There has been a common trend, starting from the 1980s, towards allowing non-standard employment forms, presented as a means to promote job creation. Italy serves as a good example of fixed-term contracts, strongly associated with lower unionisation and lower pay levels, spreading to become the employers’ default position for new employees, but with no discernible effects on the employment level (p. 320). Part-time contracts represent a slightly different picture as they do open up employment possibilities for some who otherwise remain outside the labour market, but they too have often been exploited by employers as a substitute for standard contracts. A number of sectors, supermarkets in the Netherlands and Slovenia are explicitly mentioned in this context, have built their business models on the availability of cheap, part-time labour, very often students. These therefore appear in the lengthening tail of low-paid employees.
The book leaves some questions unanswered. The authors of the chapter on Belgium show that strong social dialogue and a very good record on preventing increasing inequality and limiting low pay coincides with low employment rates among the young and among the over-55 age group. This might suggest that more use of non-standard contracts could increase employment, but a more complete comparison of the same themes across other countries would be needed. This would include Sweden where employment levels are consistently high and unemployment is held back by retraining and active labour market policies.

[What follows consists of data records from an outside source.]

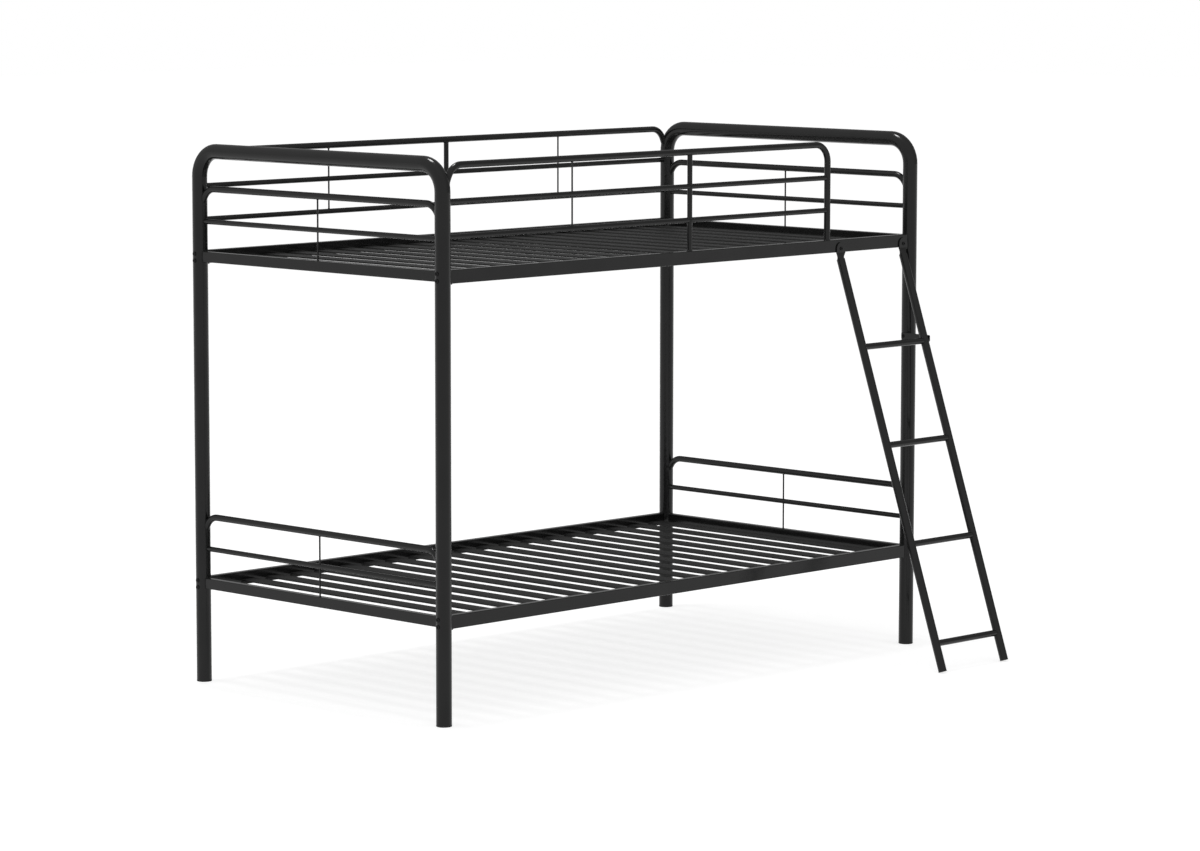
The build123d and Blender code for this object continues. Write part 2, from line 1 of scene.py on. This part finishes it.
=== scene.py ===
import bpy
import math
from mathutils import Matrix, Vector


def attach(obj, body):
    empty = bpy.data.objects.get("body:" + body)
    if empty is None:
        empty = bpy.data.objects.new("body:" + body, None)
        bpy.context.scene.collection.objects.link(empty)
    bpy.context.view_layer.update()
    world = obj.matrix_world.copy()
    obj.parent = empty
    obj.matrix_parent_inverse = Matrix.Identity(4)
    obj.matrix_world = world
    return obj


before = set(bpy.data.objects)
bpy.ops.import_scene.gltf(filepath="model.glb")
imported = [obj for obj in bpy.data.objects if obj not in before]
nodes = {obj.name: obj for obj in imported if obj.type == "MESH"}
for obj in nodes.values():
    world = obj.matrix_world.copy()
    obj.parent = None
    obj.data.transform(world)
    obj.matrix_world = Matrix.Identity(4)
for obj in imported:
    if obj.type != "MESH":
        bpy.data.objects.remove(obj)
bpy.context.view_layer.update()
print("frame loaded:", len(nodes), "nodes")


# camera: about head height, off the near front corner, looking along the bed
cameraSetup = {
    "place": (-9.0301, -8.8052, 2.2023),  # metres
    "down": 6.744,                        # degrees below level
    "yaw": -44.94,
    "lens": 129.66,
    "sensor": 36.0,
    "shift": (0.0374, 0.0047),
    "farClip": 100.0,
}


def makeCamera(setup):
    data = bpy.data.cameras.new("camera")
    data.lens = setup["lens"]
    data.sensor_width = setup["sensor"]
    data.sensor_fit = "HORIZONTAL"
    data.shift_x, data.shift_y = setup["shift"]
    data.clip_end = setup["farClip"]
    camera = bpy.data.objects.new("camera", data)
    camera.location = setup["place"]
    camera.rotation_euler = (math.radians(90 - setup["down"]), 0, math.radians(setup["yaw"]))
    bpy.context.scene.collection.objects.link(camera)
    bpy.context.scene.camera = camera


makeCamera(cameraSetup)


# studio: an even white sweep, dimmer behind the bed, and one small lamp high up
studio = {
    "frontSide": (-0.85, -0.5, 0.16),     # where the sweep is brightest
    "frontGlow": 1.05,
    "backGlow": 0.36,
    "glowFades": (-0.7, 0.6),             # cosines from that side where the dim and the bright parts begin
    "lampSide": (-0.05, 0.16, 0.98),
    "lampDistance": 5.5,
    "lampSize": 1.5,
    "lampWatts": 170.0,
    "aim": (0.0, 0.2, 1.1),
    "floorSize": 80.0,
    "white": (1, 1, 1, 1),
    "floorGrey": 0.35,
    "floorGlow": 0.76,
}


def makeSweep(setup):
    world = bpy.data.worlds.new("whiteSweep")
    bpy.context.scene.world = world
    world.use_nodes = True
    tree = world.node_tree
    tree.nodes.clear()
    out = tree.nodes.new("ShaderNodeOutputWorld")
    plain = tree.nodes.new("ShaderNodeBackground")
    glow = tree.nodes.new("ShaderNodeBackground")
    place = tree.nodes.new("ShaderNodeTexCoord")
    side = tree.nodes.new("ShaderNodeVectorMath")
    side.operation = "DOT_PRODUCT"
    side.inputs[1].default_value = Vector(setup["frontSide"]).normalized()
    spread = tree.nodes.new("ShaderNodeMapRange")
    spread.interpolation_type = "SMOOTHSTEP"
    spread.inputs["From Min"].default_value, spread.inputs["From Max"].default_value = setup["glowFades"]
    spread.inputs["To Min"].default_value = setup["backGlow"]
    spread.inputs["To Max"].default_value = setup["frontGlow"]
    path = tree.nodes.new("ShaderNodeLightPath")
    mix = tree.nodes.new("ShaderNodeMixShader")
    tree.links.new(place.outputs["Generated"], side.inputs[0])
    tree.links.new(side.outputs["Value"], spread.inputs["Value"])
    tree.links.new(spread.outputs["Result"], glow.inputs["Strength"])
    tree.links.new(path.outputs["Is Camera Ray"], mix.inputs[0])
    tree.links.new(glow.outputs[0], mix.inputs[1])
    tree.links.new(plain.outputs[0], mix.inputs[2])
    tree.links.new(mix.outputs[0], out.inputs["Surface"])
    # the camera sees plain white, and the bed reflects the graded sweep
    plain.inputs["Color"].default_value = setup["white"]
    glow.inputs["Color"].default_value = setup["white"]


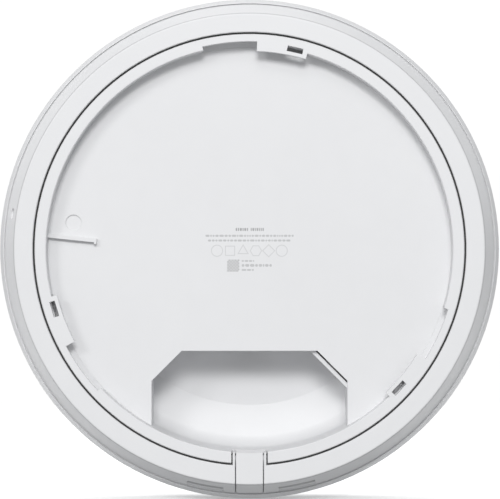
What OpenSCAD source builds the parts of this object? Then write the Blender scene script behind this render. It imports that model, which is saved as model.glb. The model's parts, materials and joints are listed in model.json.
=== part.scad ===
// Ceiling access point: a round wireless unit with a twist-lock back and a cable pocket.
// Every part is drawn flat first: x to the right, y up, and depth measured from the back
// plane towards the domed front. stand() then turns the unit upright on its edge, so the
// back faces -Y, the front faces +Y, and the origin is the centre of the back plane.

/* [Body] */
// Largest diameter of the body
body_d = 206; // [204:0.5:207]
// Depth from the back plane to the crown of the front
body_h = 46; // [45:0.5:48]
// Radius of the shoulder between the side and the front
shoulder_r = 20; // [19.5:0.1:20.5]
// Radius of the shallow crown on the front
crown_r = 1825; // [1500:25:2500]
// Wall thickness of the front cover
cover_wall = 2.2; // [2:0.1:2.4]
// Diameter of the rear housing at the seam
seam_dia = 199.8; // [199.4:0.1:200]
// Depth of the seam below the back plane
seam_d = 13; // [12.5:0.1:13]
// Diameter of the flat back rim
rim_dia = 189.8; // [189:0.2:190.4]

/* [Twist-lock recess] */
// Inner diameter of the lip around the recess
recess_dia = 164; // [163:0.5:165]
// Diameter across the inner edges of the lock tabs
tab_dia = 159.6; // [158:0.2:160]
// Diameter across the entry notches beside the tabs
notch_dia = 167.4; // [167:0.2:168]
// Depth of the recess floor
recess_depth = 8; // [7.5:0.1:8]
// Thickness of the lip and of the lock tabs
lip_t = 2.5; // [2:0.1:2.6]
// Angle where the first lock tab starts
tab_angle = 73.5; // [70:0.5:76]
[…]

The general conclusion, supported across all the countries investigated in this book, is that collective bargaining can contribute to reducing inequality, above all by holding up pay levels towards the bottom of the scale. It is much harder to assess the importance of collective bargaining relative to that of other factors, including laws guaranteeing minimum standards that may themselves in part be the result of social dialogue and trade unions’ use of their power resources.